South African spinner Johan Botha is an underrated spinner who enjoyed a good few years at the top level in cricket. Botha was also reported for bowling the doosra in a Test match against Australia in 2006.
His bowling was later illegal and he was banned. However, the ban was lifted in November 2006 and in 2009, he was called for a reassessment of his bowling action after the series against Australia. Later that year, he was cleared to bowl all kinds of deliveries except the doosra, which had been deemed to exceed the 15-degree limit.

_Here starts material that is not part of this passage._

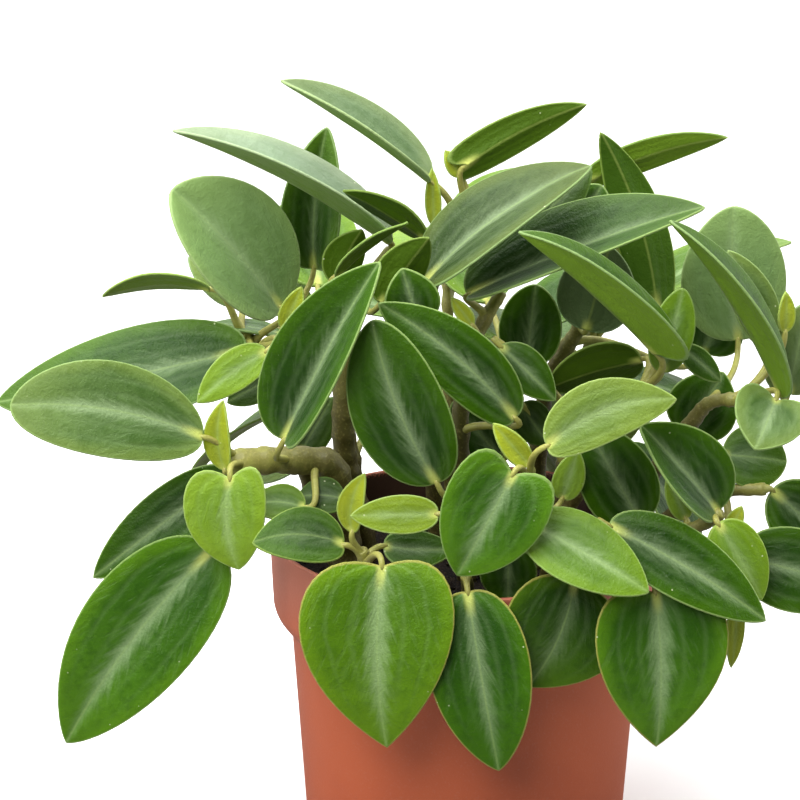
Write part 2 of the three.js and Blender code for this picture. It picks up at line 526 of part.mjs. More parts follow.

Who is the inventor of the doosra ball?
Former Pakistani domestic cricketer Prince Aslam Khan is said to be the inventor of the doosra. Meanwhile, Saqlain Mushtaq popularized the delivery all over the world and made it a household ball.
Is the doosra ball banned in cricket?
No, the doosra ball is not banned in cricket and it is considered perfectly legal. However, the bowlers need to meet the requirements laid down by ICC where the bowling arm cannot be straightened beyond 15 degrees. With such rules in mind, players find it extremely difficult to bowl the doosra and are often unwilling to take the risk. As a result, the delivery has become rare in recent years.
What is the teesra ball?
The inventor of the doosra delivery, Saqlain Mushtaq had mentioned in 2004, that he had developed the teesra. It was a back-spinner disguised as an off-spinner. It is a slightly round-arm delivery, having more pace than either doosra or offspinner and can surprise a batsman. The delivery can also be used in limited overs cricket to stop the flow of runs and keep the run rate in check.